The linkedin_jobs_crawler is a Python web crawler script made to investigate crawling techniques using the website LinkedIn. In this case, the crawler searches for job postings (entries) containing a job poster and filters data relating to company name, job position, and job page link.
The crawler can be modified to run in a headless browser; it does not by default to leave use of login information to the user.
The following is required to use this script:
- Python 3.6 or greater
- Selenium
- Beautiful Soup 4
- Chromedriver 2.41 for browser automation
- Google Chrome or Chromium
- Clone the repository to your machine using git:
git clone https://github.com/will-huynh/linkedin_jobs_crawler.git
- Go to the cloned directory on your local machine and check for the latest version using git:
Navigate to the cloned linkedin_jobs_crawler folder
git branch master
git pull
- Download Chromedriver 2.41 and place the chromedriver executable file in the linkedin_jobs_crawler folder (the same directory as the script).
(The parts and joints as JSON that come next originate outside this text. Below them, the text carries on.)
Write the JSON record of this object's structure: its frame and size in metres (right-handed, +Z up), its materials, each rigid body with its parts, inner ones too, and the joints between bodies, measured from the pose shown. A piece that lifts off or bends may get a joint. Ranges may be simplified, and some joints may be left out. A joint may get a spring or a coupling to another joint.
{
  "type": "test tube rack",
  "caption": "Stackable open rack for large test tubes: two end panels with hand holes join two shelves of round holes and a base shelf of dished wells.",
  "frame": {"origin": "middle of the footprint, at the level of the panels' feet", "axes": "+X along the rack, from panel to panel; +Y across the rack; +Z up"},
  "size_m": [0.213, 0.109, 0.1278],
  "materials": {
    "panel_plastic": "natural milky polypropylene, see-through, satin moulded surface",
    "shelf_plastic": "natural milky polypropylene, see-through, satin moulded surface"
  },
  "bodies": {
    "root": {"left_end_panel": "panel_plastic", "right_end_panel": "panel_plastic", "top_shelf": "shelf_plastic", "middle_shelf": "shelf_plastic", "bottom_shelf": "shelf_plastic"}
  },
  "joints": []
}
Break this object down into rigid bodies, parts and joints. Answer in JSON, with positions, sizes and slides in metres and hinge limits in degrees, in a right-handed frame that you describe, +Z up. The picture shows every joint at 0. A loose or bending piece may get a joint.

Use of the crawler is enabled by the command line. The crawler takes a query (job position), search location, and output file name with the .csv extension. The crawler then outputs scraped results to /<script_dir>/output/<csv_file>.
First, navigate to the script directory. The crawler is then run with a terminal command using three required arguments that must be passed to the crawler, specified by the following command and tags:
python3 linkedin_jobs_crawler.py
-k or --keyword ""
-l or --location ""
-o or --output "<csv_filename>"
Some example commands would be:
python3 -k "engineer" -l "Vancouver, Canada" -o "output.csv"
python3 --keyword "developer" --location "89143" --output "results.csv"